Some versions have shortened that adage to “for want of a nail a kingdom was lost,” which could apply to the Yankees this season if their relievers continue to set fires instead of putting them out.
The Yankees have two means of rescue from their predicament. Their names are Mark Melancon and Joba Chamberlain.
Melancon, a 24-year-old right-hander, is considered the successor to Rivera. After the debacle with the Red Sox last Saturday, the Yankees summoned Melancon from the minors – prematurely, some felt – and he pitched two scoreless innings against the Red Sox Sunday. He may never go back to the minors.
“He’s only two innings into his major league journey,” Cashman said. “He’s got quality big league stuff. He’s just inexperienced.”
Chamberlain has been at the center of a running debate within and outside the Yankees organization. Should he start or relieve? He was terrific as a reliever the last two months of his first season, 2007, and he was impressive as a starter last year.
The Yankees made the decision to keep him in the rotation this season, and that’s where he is. Will he stay there? Maybe, maybe not.

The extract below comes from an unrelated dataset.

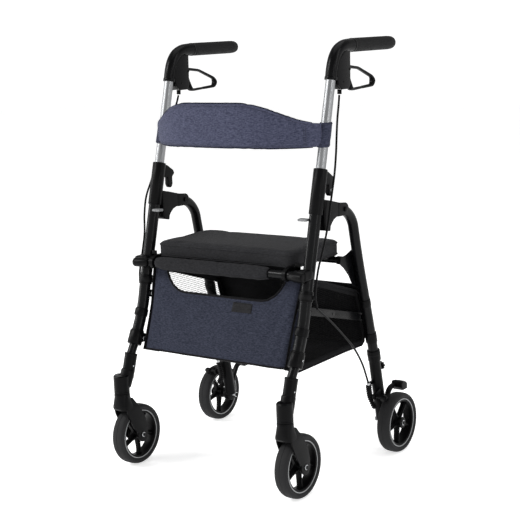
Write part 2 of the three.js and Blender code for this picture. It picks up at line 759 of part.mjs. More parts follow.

If Chien-Ming Wang returns to good health and effectiveness and if Phil Hughes pitches well in Wang’s absence, the Yankees would be free to bump Joba to the bullpen, where he would set up Rivera and perhaps make life easier for the other relievers.
The Yankees, however, face one problem in pondering that decision. Chamberlain has not been the same pitcher, especially with his velocity, since he injured his shoulder last August. If he can no longer overpower hitters, can he be as effective out of the bullpen as he was at the start of his major league career?
A decision or even a discussion on Chamberlain’s role is far off. In the meantime, Cashman might want to think about the kingdom and the nail that lost it.